The social sciences have always been treated as a poor cousin of the natural and physical sciences. The latter have for long enjoyed the enviable status of the darlings of the state. And the reasons are not far to seek. It is they, so runs the argument, who find solutions for areas ranging all the way from agriculture to the country’s defence. That virtually every problem which science and technology tackles has societal ramifications is rarely perceived with any degree of clarity. Worse, it is all too easy to overlook the fact that policy, be it in agriculture, irrigation or defence, has to be informed by a more holistic understanding of social processes. And not many in the higher echelons of power are guilty of such a broad view. Inevitably such a technocentric view results in gross unfairness in resource allocation between the physical and social sciences. Admittedly the former need more resources given their input requirements but even so the social sciences get short shrift. The inequity is compounded by the declining share of higher education in the overall budget for education.

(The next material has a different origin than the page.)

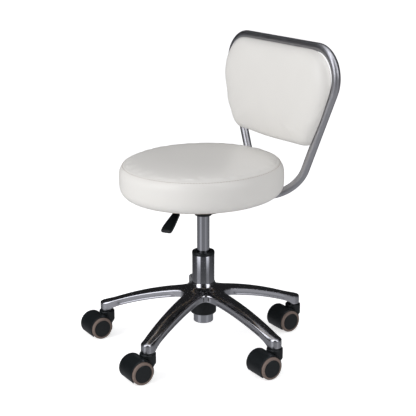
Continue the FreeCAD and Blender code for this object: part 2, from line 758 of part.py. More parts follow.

Prior to independence research in the social sciences was carried out almost exclusively in universities. There was hardly any funding from outside. Despite this Indian social scientists produced trail-blazing work. After independence the picture has changed dramatically. A host of institutions emerged mainly due to the initiative of the state, in particular the central government. At least in part the support extended to social sciences was a fairly explicit recognition of the contribution they could make to policy. A landmark was the creation of the ICSSR which even today is a sort of an apex body in this sphere. ICSSR was created to promote critical research. Although funded by the state it was (still is on paper) autonomous. The expectation was that it would encourage long-term oriented inquiries. Government support generally focuses a little too sharply on ‘policy relevance’. This may not include work which is likely to lead to a broad understanding of emerging trends. It tends to discriminate in favour of certain disciplines, economics being the leading example. ICSSR was thought of as an institution which would develop a more holistic approach towards social science research. And for an impressive length of time it fulfilled this expectation.